Find the word "materials" in the listing; pull out each line holding it.

>>>>

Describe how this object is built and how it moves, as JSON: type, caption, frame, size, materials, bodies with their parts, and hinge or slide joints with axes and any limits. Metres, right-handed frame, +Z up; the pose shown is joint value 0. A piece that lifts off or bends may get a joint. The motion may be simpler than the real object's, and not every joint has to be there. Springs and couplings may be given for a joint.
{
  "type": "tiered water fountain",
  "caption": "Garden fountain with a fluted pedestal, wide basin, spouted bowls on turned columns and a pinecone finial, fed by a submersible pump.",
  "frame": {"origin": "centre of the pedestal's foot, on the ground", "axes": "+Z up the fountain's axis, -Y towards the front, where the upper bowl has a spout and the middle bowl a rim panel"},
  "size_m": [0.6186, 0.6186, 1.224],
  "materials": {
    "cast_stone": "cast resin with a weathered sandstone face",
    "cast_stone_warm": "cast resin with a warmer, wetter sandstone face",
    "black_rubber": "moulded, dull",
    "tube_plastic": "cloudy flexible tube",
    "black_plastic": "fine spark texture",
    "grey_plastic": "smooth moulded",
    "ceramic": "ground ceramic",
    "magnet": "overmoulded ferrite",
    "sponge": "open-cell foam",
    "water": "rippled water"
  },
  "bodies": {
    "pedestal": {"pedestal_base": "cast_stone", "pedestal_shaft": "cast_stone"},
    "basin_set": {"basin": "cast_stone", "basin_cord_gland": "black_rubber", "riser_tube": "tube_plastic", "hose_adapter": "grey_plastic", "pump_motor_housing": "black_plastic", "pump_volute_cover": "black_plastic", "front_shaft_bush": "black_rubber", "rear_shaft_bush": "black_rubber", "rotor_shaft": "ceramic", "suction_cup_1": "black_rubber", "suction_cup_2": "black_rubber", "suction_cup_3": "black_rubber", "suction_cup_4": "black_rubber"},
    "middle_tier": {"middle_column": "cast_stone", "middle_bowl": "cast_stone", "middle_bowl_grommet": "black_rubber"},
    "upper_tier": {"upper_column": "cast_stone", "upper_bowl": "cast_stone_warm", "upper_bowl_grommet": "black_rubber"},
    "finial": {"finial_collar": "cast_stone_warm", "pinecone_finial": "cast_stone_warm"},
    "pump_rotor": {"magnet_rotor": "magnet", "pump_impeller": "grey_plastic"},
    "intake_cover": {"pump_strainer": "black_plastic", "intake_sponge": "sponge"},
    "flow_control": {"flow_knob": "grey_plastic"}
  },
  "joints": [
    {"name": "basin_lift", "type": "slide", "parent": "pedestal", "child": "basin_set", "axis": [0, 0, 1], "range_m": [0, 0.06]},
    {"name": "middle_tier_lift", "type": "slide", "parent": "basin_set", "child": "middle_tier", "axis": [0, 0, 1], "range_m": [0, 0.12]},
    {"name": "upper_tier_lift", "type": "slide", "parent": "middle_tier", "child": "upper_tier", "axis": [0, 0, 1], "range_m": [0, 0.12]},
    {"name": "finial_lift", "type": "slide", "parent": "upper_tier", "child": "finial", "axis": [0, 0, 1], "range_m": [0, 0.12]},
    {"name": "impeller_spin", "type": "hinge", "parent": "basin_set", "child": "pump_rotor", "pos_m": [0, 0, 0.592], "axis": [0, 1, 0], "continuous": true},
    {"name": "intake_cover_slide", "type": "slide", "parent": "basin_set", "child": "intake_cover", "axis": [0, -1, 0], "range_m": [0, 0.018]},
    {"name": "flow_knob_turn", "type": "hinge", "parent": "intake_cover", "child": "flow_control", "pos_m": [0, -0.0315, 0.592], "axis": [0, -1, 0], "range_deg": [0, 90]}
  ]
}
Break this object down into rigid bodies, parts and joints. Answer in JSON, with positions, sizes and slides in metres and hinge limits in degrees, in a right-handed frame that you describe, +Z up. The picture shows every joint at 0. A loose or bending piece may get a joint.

<<<<

**The answer**
Describe how this object is built and how it moves, as JSON: type, caption, frame, size, materials, bodies with their parts, and hinge or slide joints with axes and any limits. Metres, right-handed frame, +Z up; the pose shown is joint value 0. A piece that lifts off or bends may get a joint. The motion may be simpler than the real object's, and not every joint has to be there. Springs and couplings may be given for a joint.
  "materials": {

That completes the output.